Troubleshooting Common Problems
- Lock Won’t Open Despite Correct Technique: Verify the key works to confirm the lock functions. Check binding order by varying tension to identify which pins bind first. Attempt raking to rule out simple solutions. The lock may require specialized pins or techniques beyond your current skill—document it and return later with new knowledge.
- Picks Keep Getting Stuck or Breaking: You likely apply excessive force or pick angle. Reduce tension wrench pressure significantly and ensure picks enter the keyway straight. Check pick quality—bent or poorly-finished picks snag. Practice on transparent locks where you see exactly how picks contact pins. Smooth, controlled movements replace forceful jabbing.

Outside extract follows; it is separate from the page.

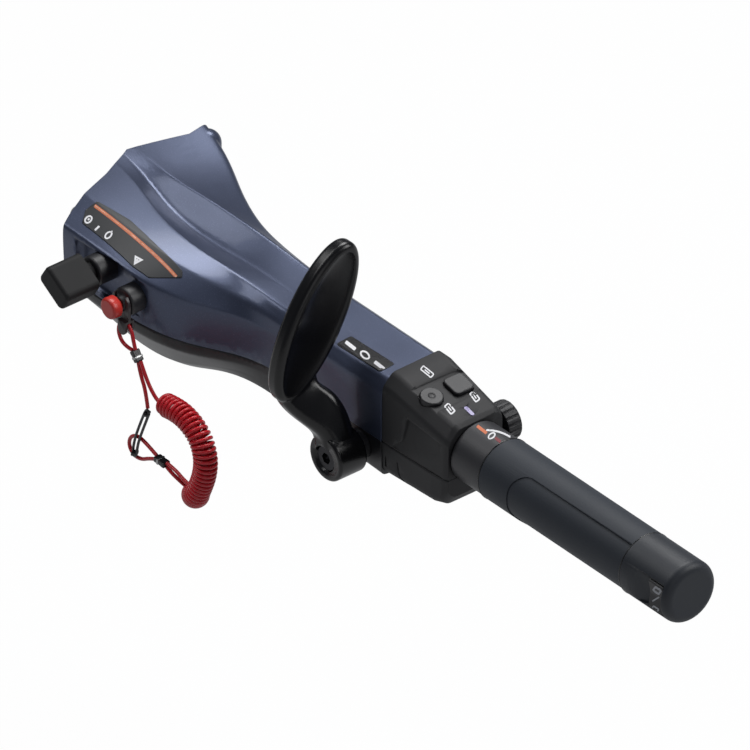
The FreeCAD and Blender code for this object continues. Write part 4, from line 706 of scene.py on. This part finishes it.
@dataclass
class Printing:
    """Every printed mark, all of them generic signs, and the painted highlight on the panel's stripe.

    Attributes:
        view: the studio whose camera looks as the photograph does.
        slots: material slot by node; not used.
        bodies: body by node.
        thickness: of the ink in millimetres.
        stand_off: how far before the aim a mark starts, in metres, before it is pressed down.
        stripe_route: of the panel's stripe in pixels.
    """

    view: "Studio"
    slots: dict[str, str]
    bodies: dict[str, str]
    thickness: float = 0.06
    stand_off: float = 0.6
    stripe_route: tuple = ((91.2, 203.2), (103.6, 212.4), (116.1, 222.1), (128.6, 232.2), (141.0, 242.9),
                           (151.6, 252.2), (161.6, 261.8), (169.4, 269.6), (175.6, 276.6))
    marks: tuple[Mark, ...] = (
        Mark("panel_ring", "icon_panel", WHITE_INK, 24, (87.1, 218.8), (9.6, 7.2), -45, 1.7),
        Mark("panel_dot", "icon_panel", WHITE_INK, 16, (87.3, 218.6), (2.6, 2.0), -45),
        Mark("panel_bar", "icon_panel", WHITE_INK, 4, (95.9, 227.6), (6.2, 2.0), -45),
        Mark("panel_oval", "icon_panel", WHITE_INK, 24, (107.3, 234.6), (9.6, 6.4), -45, 1.6),
        Mark("panel_oval_stem", "icon_panel", WHITE_INK, 4, (110.3, 231.2), (2.6, 1.3), -45),
        Mark("panel_triangle", "icon_panel", WHITE_INK, 3, (136.6, 259.7), (13.0, 11.0), -28, 1.9),
        Mark("panel_triangle_dot", "icon_panel", WHITE_INK, 16, (136.3, 259.9), (3.0, 2.4), -45),
        Mark("gear_bar_rear", "gear_label", WHITE_INK, 4, (350.5, 345.5), (12.5, 3.6), 38),
        Mark("gear_ring", "gear_label", WHITE_INK, 24, (365.0, 355.0), (11.5, 7.6), 38, 1.7),
        Mark("gear_bar_front", "gear_label", WHITE_INK, 4, (379.5, 365.5), (12.5, 3.6), 38),
        Mark("speed_sign_rear", "switch_console", WHITE_INK, 4, (427.1, 371.7), (14.6, 5.8), 39, 1.3),
        Mark("speed_sign_rear_bar", "switch_console", WHITE_INK, 4, (427.1, 371.7), (6.4, 1.3), 39),
        Mark("speed_sign_high", "switch_console", WHITE_INK, 4, (474.6, 396.4), (11.6, 6.4), 54, 1.5),
        Mark("speed_sign_high_bar", "switch_console", WHITE_INK, 4, (474.6, 396.4), (5.4, 1.2), 54),
        Mark("speed_sign_low", "switch_console", WHITE_INK, 4, (449.6, 408.6), (11.6, 6.6), 51, 1.5),
        Mark("speed_sign_low_bar", "switch_console", WHITE_INK, 4, (449.6, 408.6), (5.4, 1.2), 51),
        Mark("throttle_sign_orange", "throttle_collar", ORANGE_INK, 4, (481.6, 429.4), (12.0, 3.2), 38),
        Mark("throttle_sign_line", "throttle_collar", WHITE_INK, 4, (498.0, 433.4), (25.0, 1.9), 16, bow=-1.8,
             reach_mm=16.0),
        Mark("throttle_sign_ring", "throttle_collar", WHITE_INK, 24, (491.3, 435.6), (9.0, 5.8), -38, 1.4),
        Mark("throttle_sign_red", "throttle_collar", RED_INK, 4, (497.4, 439.6), (7.0, 3.0), 38),
        Mark("rocker_sign_high", "thumb_rocker", GREY_INK, 4, (654.6, 588.6), (8.6, 6.0), 34, 1.9),
        Mark("rocker_sign_slant", "thumb_rocker", GREY_INK, 4, (653.4, 597.2), (8.0, 1.4), -32),
        Mark("rocker_sign_low", "thumb_rocker", GREY_INK, 4, (652.6, 607.4), (7.6, 5.6), 34, 1.5),
    )

    def outline(self, mark: Mark) -> bpy.types.Object:
        """Make a mark's flat outline, one unit to the pixel."""
        deselect()
        bpy.ops.mesh.primitive_circle_add(vertices=mark.corners, radius=0.5, fill_type="NGON")
        piece = bpy.context.object
        if mark.corners == 4:
            piece.rotation_euler.z = math.pi / 4
            settle(piece)
            piece.scale = (math.sqrt(2) * mark.size[0], math.sqrt(2) * mark.size[1], 1)
        else:
            piece.scale = (mark.size[0], mark.size[1], 1)
        settle(piece)
        choose(piece)
        bpy.ops.object.mode_set(mode="EDIT")
        bpy.ops.mesh.select_all(action="SELECT")
        if mark.corners == 4:
            bpy.ops.mesh.bevel(offset=min(mark.size) * 0.25, affect="VERTICES", segments=3)
            bpy.ops.mesh.select_all(action="SELECT")
        if mark.line:
            bpy.ops.mesh.inset(thickness=mark.line, depth=0)
            bpy.ops.mesh.delete(type="FACE")
            bpy.ops.mesh.select_all(action="SELECT")
        bpy.ops.mesh.quads_convert_to_tris()
        bpy.ops.mesh.subdivide(number_cuts=3)
        bpy.ops.object.mode_set(mode="OBJECT")
        if mark.bow:
            for vertex in piece.data.vertices:
                vertex.co.y -= mark.bow * (1 - (2 * vertex.co.x / mark.size[0]) ** 2)
        return piece

    def press(self, piece: bpy.types.Object, mark: Mark) -> None:
        """Press a flat outline onto the piece that carries it, along the camera's view.

        Args:
            piece: the flat outline.
            mark: what it is and where it goes.
        """
        away = self.view.towards(self.view.azimuth, self.view.elevation)
        turn = away.to_track_quat("Z", "Y")
        across = turn @ Vector((1, 0, 0))
        up = turn @ Vector((0, 1, 0))
        step = MM / PIXELS_PER_MM
        middle = PHOTO_PIXELS / 2
        piece.rotation_euler.z = -math.radians(mark.turn)
        settle(piece)
        piece.scale = (step, step, step)
        piece.rotation_euler = turn.to_euler()
        piece.location = (Vector(self.view.aim) + away * self.stand_off
                          + across * ((mark.place[0] - middle) * step)
                          - up * ((mark.place[1] - middle) * step))
        add_modifier(piece, "SHRINKWRAP", target=bpy.data.objects[mark.node + "_skin"], wrap_method="PROJECT",
                     use_project_z=True, use_negative_direction=True, use_positive_direction=False)
        settle(piece)
        self.trim(piece, mark.reach_mm)
        add_modifier(piece, "SOLIDIFY", thickness=self.thickness * MM, offset=1.0)

    def trim(self, piece: bpy.types.Object, reach: float) -> None:
        """Cut off the ink that missed the face of the piece that carries it.

        Args:
            piece: the pressed outline.
            reach: how far from its middle depth, in millimetres, ink may lie.
        """
        away = self.view.towards(self.view.azimuth, self.view.elevation)
        depths = [vertex.co.dot(away) for vertex in piece.data.vertices]
        start = Vector(self.view.aim).dot(away) + self.stand_off
        landed = sorted(depth for depth in depths if depth < start - 0.1)
        middle = landed[len(landed) // 2] if landed else 0.0
        choose(piece)
        bpy.ops.object.mode_set(mode="EDIT")
        bpy.ops.mesh.select_mode(type="VERT")
        bpy.ops.mesh.select_all(action="DESELECT")
        bpy.ops.object.mode_set(mode="OBJECT")
        for vertex, depth in zip(piece.data.vertices, depths):
            vertex.select = abs(depth - middle) > reach * MM
        bpy.ops.object.mode_set(mode="EDIT")
        bpy.ops.mesh.delete(type="VERT")
        bpy.ops.object.mode_set(mode="OBJECT")

    def build(self) -> None:
        """Press every mark."""
        for mark in self.marks:
            piece = self.outline(mark)
            self.press(piece, mark)
            hand_over(piece, mark.name, mark.finish, self.bodies[mark.node])
        self.stripe()

    def stripe(self) -> None:
        """Press the orange stripe along the panel's inner edge, with a pale line on its crest as a painted
        highlight.
        """
        # the orange band is print; the narrow pale band along its middle is a painted highlight of the
        # stripe's crest
        bands = (("panel_stripe", ORANGE_INK, 3.3), ("panel_stripe_painted_highlight", PAINTED_HIGHLIGHT_ORANGE, 1.3))
        for name, finish, width in bands:
            deselect()
            bpy.ops.mesh.primitive_grid_add(x_subdivisions=48, y_subdivisions=2, size=1.0)
            piece = bpy.context.object
            for vertex in piece.data.vertices:
                share = (vertex.co.x + 0.5) * (len(self.stripe_route) - 1)
                part = min(int(share), len(self.stripe_route) - 2)
                low, high = Vector(self.stripe_route[part]), Vector(self.stripe_route[part + 1])
                along = (high - low).normalized()
                place = low.lerp(high, share - part) + Vector((-along.y, along.x)) * (vertex.co.y * width)
                vertex.co.x, vertex.co.y = place.x, -place.y
            flat = Mark(name, "icon_panel", finish, 4, (0.0, 0.0), (1.0, 1.0), 0, reach_mm=60.0)
            piece.data.flip_normals()
            self.press(piece, flat)
            hand_over(piece, name, finish, self.bodies["icon_panel"])


@dataclass
class Studio:
    """The pale floor, the soft lamps and the camera at the photograph's angle.

    Attributes:
        azimuth: of the camera in degrees, from the front towards +X.
        elevation: of the camera in degrees.
        distance: of the camera in metres: a long lens, so almost no perspective.
        aim: what the frame's middle looks at, in metres.
        floor_z: height of the floor, in metres.
        gloss_share: how much of the white floor a glossy surface shows.
        shadow_share: how much of the floor's look is left to its shadow.
        lamps: name, azimuth, elevation, distance, side and power of each.
    """

    azimuth: float = 50.4
    elevation: float = 33.6
    distance: float = 20.0
    aim: tuple[float, float, float] = (0.2674, -0.010, 0.0243)
    floor_z: float = -0.30
    gloss_share: float = 0.45
    shadow_share: float = 0.05
    lamps: tuple = (
        ("key_lamp", -146.0, 58.0, 1.6, 0.8, 17.0),
        ("left_lamp", -48.0, 56.0, 1.8, 0.9, 9.0),
        ("right_lamp", 135.0, 36.0, 1.8, 0.9, 14.0),
        ("fill_lamp", 62.0, 24.0, 2.2, 1.2, 3.0),
    )

    def towards(self, azimuth: float, elevation: float) -> Vector:
        """The direction from the aim to a viewer at an azimuth and elevation in degrees."""
        turn, lift = math.radians(azimuth), math.radians(elevation)
        return Vector((math.sin(turn) * math.cos(lift), -math.cos(turn) * math.cos(lift), math.sin(lift)))

    def camera(self) -> None:
        """Set the camera."""
        data = bpy.data.cameras.new("photo_camera")
        view_width = PHOTO_PIXELS / PIXELS_PER_MM * MM
        data.sensor_width = 36.0
        data.lens = data.sensor_width * self.distance / view_width
        data.clip_end = 50.0
        made = bpy.data.objects.new("photo_camera", data)
        bpy.context.scene.collection.objects.link(made)
        away = self.towards(self.azimuth, self.elevation)
        made.location = Vector(self.aim) + away * self.distance
        made.rotation_euler = away.to_track_quat("Z", "Y").to_euler()
        bpy.context.scene.camera = made

    def lamp(self, name: str, azimuth: float, elevation: float, distance: float, size: float,
             power: float) -> None:
        """Add a soft square lamp aimed at the object.

        Args:
            name: the lamp's name.
            azimuth: in degrees.
            elevation: in degrees.
            distance: in metres.
            size: side in metres.
            power: in watts.
        """
        data = bpy.data.lights.new(name, "AREA")
        data.size = size
        data.energy = power
        made = bpy.data.objects.new(name, data)
        bpy.context.scene.collection.objects.link(made)
        away = self.towards(azimuth, elevation)
        made.location = Vector(self.aim) + away * distance
        made.rotation_euler = away.to_track_quat("Z", "Y").to_euler()

    def world(self) -> None:
        """Light the world softly, and show it white to the eye and through clear pieces."""
        world = bpy.data.worlds.new("studio")
        bpy.context.scene.world = world
        world.use_nodes = True
        tree = world.node_tree
        tree.nodes.clear()
        path = add_node(tree, "LightPath")
        seen = add_node(tree, "Math", operation="MAXIMUM")
        tree.links.new(path.outputs["Is Camera Ray"], seen.inputs[0])
        tree.links.new(path.outputs["Is Transmission Ray"], seen.inputs[1])
        dim = add_node(tree, "Background", values={"Color": linear("dfe4f0"), "Strength": 0.16})
        white = add_node(tree, "Background", values={"Color": (1, 1, 1, 1), "Strength": 1.0})
        mix = add_node(tree, "MixShader")
        tree.links.new(seen.outputs[0], mix.inputs[0])
        tree.links.new(dim.outputs[0], mix.inputs[1])
        tree.links.new(white.outputs[0], mix.inputs[2])
        out = add_node(tree, "OutputWorld")
        tree.links.new(mix.outputs[0], out.inputs["Surface"])

    def floor(self) -> None:
        """Lay the pale floor: white to the eye, fainter in gloss, with a soft shadow left in it."""
        deselect()
        bpy.ops.mesh.primitive_plane_add(size=24.0, location=(0.25, 0.0, self.floor_z))
        piece = bpy.context.object
        piece.name = "studio_floor"
        material = bpy.data.materials.new("pale paper floor")
        material.use_nodes = True
        tree = material.node_tree
        tree.nodes.clear()
        path = add_node(tree, "LightPath")
        rays = {0: path.outputs["Is Camera Ray"], 1: path.outputs["Is Transmission Ray"]}
        seen = add_node(tree, "Math", rays, operation="MAXIMUM")
        gloss = add_node(tree, "Math", {0: path.outputs["Is Glossy Ray"], 2: seen.outputs[0]},
                         {1: self.gloss_share}, operation="MULTIPLY_ADD", use_clamp=True)
        share = add_node(tree, "Math", {0: gloss.outputs[0]}, {1: 1 - self.shadow_share},
                         operation="MULTIPLY")
        paper = add_node(tree, "BsdfDiffuse", values={"Color": (0.3, 0.31, 0.33, 1)})
        white = add_node(tree, "Emission", values={"Color": (1, 1, 1, 1), "Strength": 1.03})
        both = add_node(tree, "MixShader", {0: share.outputs[0], 1: paper.outputs[0], 2: white.outputs[0]})
        out = add_node(tree, "OutputMaterial")
        tree.links.new(both.outputs[0], out.inputs["Surface"])
        piece.data.materials.append(material)
        settle(piece)

    def build(self) -> None:
        """Build the camera, world, lamps and floor."""
        self.camera()
        self.world()
        for lamp in self.lamps:
            self.lamp(*lamp)
        self.floor()
        bpy.context.scene.view_settings.view_transform = "Standard"


def main() -> None:
    """Load the frame, build the camera and cords, then every other piece."""
    logging.basicConfig(level=logging.INFO, format="%(name)s: %(message)s")
    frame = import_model()
    record = frame["record"]
    slots = {part["node"]: part["material_slot"] for part in record["subparts"]}
    bodies = {node: body for body, nodes in record["behaviour"]["bodies"].items() for node in nodes}
    studio = Studio()
    studio.build()
    Lanyard().build()
    Carried(frame["nodes"], slots, bodies).build()
    Printing(studio, slots, bodies).build()


if __name__ == "__main__":
    main()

- Can’t Feel Pin Feedback: Your tension is either too light (no feedback possible) or too heavy (pins jam). Try incrementally adjusting tension until feedback becomes obvious. Some locks genuinely provide minimal feedback—move to better-quality locks. Ensure your picks contact pins cleanly without scraping the keyway, which masks feedback with noise.
- Rapid Fatigue in Hands: You’re applying unnecessary tension or gripping tools too tightly. Locksport should involve relaxed, controlled movements consuming minimal energy. Practice tension control consciously until light pressure becomes automatic. Take frequent breaks and stretch your hands. Good technique should enable hour-long sessions without fatigue.
- Inconsistent Success on Same Lock: This indicates inconsistent technique rather than lock variability. Focus exclusively on tension consistency, pick angle, and movement smoothness. Slower, more deliberate attempts beat rushed picking. Document successful attempts to identify the exact technique variation that works, then replicate it consciously until it becomes automatic.